Under the laughably titled Inflation Reduction Act, there are new point-of-sale tax credits for all electric vehicles although there are some price and income caps. It turns out that unless subsidies take the form of an immediate reduction in the sale price, they don’t work very well and the Biden administration has acted on this advice.

The IRA (funny that) also restored a 30 per cent tax credit for both home solar and home battery storage systems, extended out to 2034. There are also subsidies for heat pumps and electric induction stoves.

What about China? Having cornered the market in the production of solar panels, China is now on a quest to corner the market in EV batteries. Over 90 per cent of all battery production at the moment is in China. One trick the Chinese government used to boost the local industry was to restrict the subsidies for EV purchases to locally produced cars. The effect was to lock out European and US EVs.

Additionally, Chinese companies have attempted to lock up the supplies of the vital elements of batteries – lithium, cobalt, copper and nickel – by doing deals with various corrupt politicians around the world. What’s a bit of child labour when you can call it ‘artisanal work’?

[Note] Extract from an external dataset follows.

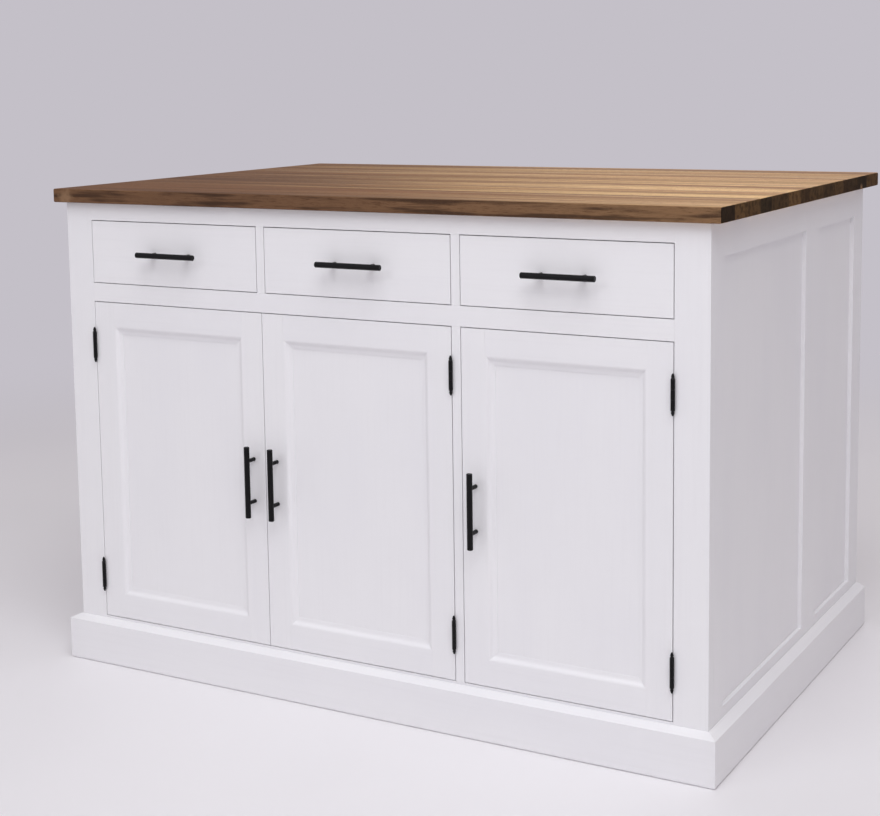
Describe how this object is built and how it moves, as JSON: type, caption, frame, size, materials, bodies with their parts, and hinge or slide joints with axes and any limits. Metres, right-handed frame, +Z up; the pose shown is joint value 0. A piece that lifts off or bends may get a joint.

The true believers at Bloomberg sum up the situation in the following way: ‘The US is finally starting to focus on the same initiatives and goals that have proven successful in European countries’.

I guess that depends on how you define success: taking from the poor to give to the rich, taking from the good to give to the bad. Robin Hood and his band of (not so) merry men would be appalled.